The 50 minutes of footage provide a small glimpse into what transpired on November 29, 2023. The two plainclothes detectives who fatally shot the 59-year-old, Mario Fernandez and Jorge Sanchez, were not wearing body cameras that day. The officer wearing a body camera, William Hilson, turned off his audio four minutes into the footage. For the video's remaining 46 minutes, there is no sound.

Upon arrival, Hilson speaks to Fernandez, sitting in the passenger seat of an unmarked vehicle. "Remember, we are all wearing cameras. You OK? Look at your fucking windshield, buddy," Hilson says. "You are fucking lucky."

"I fucking shot back. I shot through my windshield, too," Fernandez responds. Hilson tells him, "Good job," and gives him a thumbs up. He reminds him again, "Remember, we're all wearing cameras."

Hilson says he drove by the property and "those guys were sitting outside."

"Is this one of the bad guys, or we don't know?" Fernandez asks. Hilson says he doesn't know.

Hilson then walks to another unmarked vehicle to hand the plainclothed officer a water bottle and reiterates that he's wearing a camera. In the three minutes and 43 seconds of the video footage with accompanying audio, Hilson announces that he is wearing a body camera five times.

"Good job," Hilson says, giving the officer a thumbs up as well. "If you need anything, let me know," he says.

Hilson heads toward where Cueli is lying motionless, blood covering his face.

"We gonna clear this?" he asks another officer, pointing toward Cueli. The officer nods. "Yeah, yeah."

Hilson steps closer to Cueli's body as the other officer asks, "You live?"

"We're all live. I'm gonna put it on silent, though," Hilson replies, before turning off his audio. His microphone remains off for the rest of the 50-minute video.

About 12 minutes into the body-worn camera footage, Miami-Dade Fire Rescue arrives. One officer covers Cueli's body with a tarp, while others use bolt cutters to break through a heavy metal chain securing the property gate. Officers then begin clearing the surrounding area.

The Cueli family says that the two plainclothed officers, Fernandez and Sanchez, drove up to the property in unmarked pickup trucks and began firing without identifying themselves. Cueli's son, who was with his father when Fernandez and Sanchez drove to the edge of the property, maintains that the 59-year-old did not point a firearm at them. A man reportedly called police after spotting what he believed was his stolen dump truck on the property, and said someone in a black Toyota Camry chased him off.
click to enlarge Osvaldo Cueli's face blurred and lies on the ground
Osvaldo Cueli lies motionless on the ground as officers try to open the gate on the property.
Miami Dade Police Department body camera screenshot
In a close-out memo quietly published to the Miami-Dade SAO website on June 17, prosecutors wrote that, though they could not determine whether the shooting was legally justified, the two officers would not face criminal charges for their actions that day. The report concludes that there was an exchange of gunfire between the detectives, who "discharged their firearms at Cueli striking him at least one time," and Cueli, who "fired at least three times." But the family vehemently rejects that assertion.
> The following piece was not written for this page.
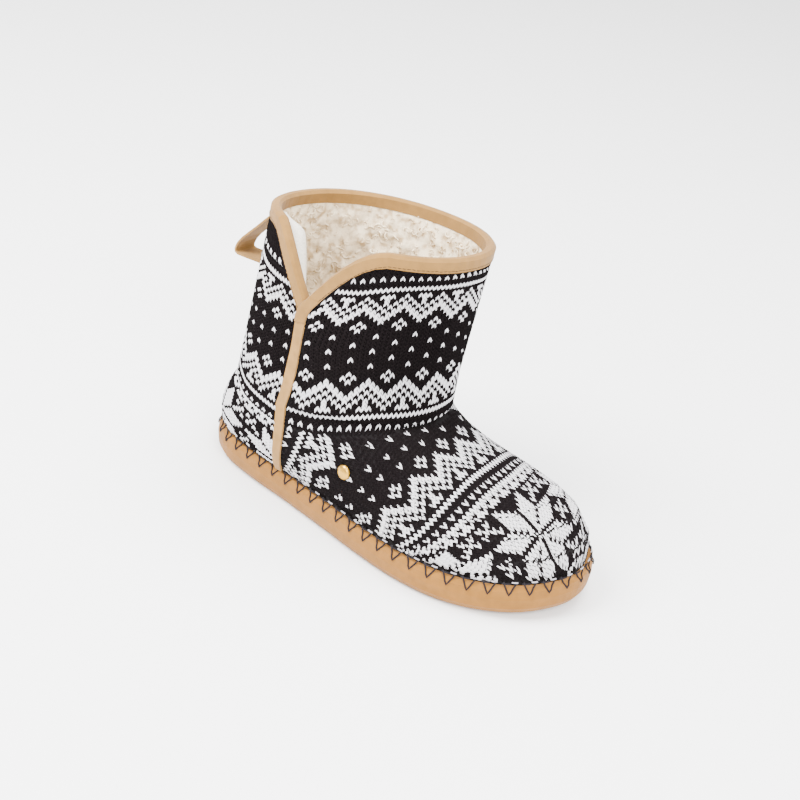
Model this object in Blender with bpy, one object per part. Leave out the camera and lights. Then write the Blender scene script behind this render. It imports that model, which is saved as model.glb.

"However, because the exact sequence of events cannot be determined, due to the fact that there is no eyewitness who can establish the exact sequence of events, there is no video of the events, and both detective Fernandez and detective Sanchez declined to give a statement, there is insufficient evidence upon which to conclude either that the shooting was legally justified," the memo reads.

An autopsy report concluded that Cueli died of a gunshot wound to his back.

Prosecutors released a 911 call in which Cueli's teenage son pleads for an ambulance to help his father.

"Hello, I'm here on 18200 SW 192 St," he says. "The cops came. They have shot my father."

"OK. The police are there, right?" the 911 operator responds. Cueli's son tells the operator that the police are saying they did "nothing wrong."

"Yes, but they are not bringing the ambulance or nothing," the teenager adds.

In an interview last year, the Cueli family told New Times that they felt the officers did not take swift enough action to help save their loved one.

"Their main concern was to get me and my brother out of the property and onto the road away from my dad," Cueli's daughter, Gabriela Cueli, told New Times. "They weren't trying to help him. They had all of us detained for various hours along the road."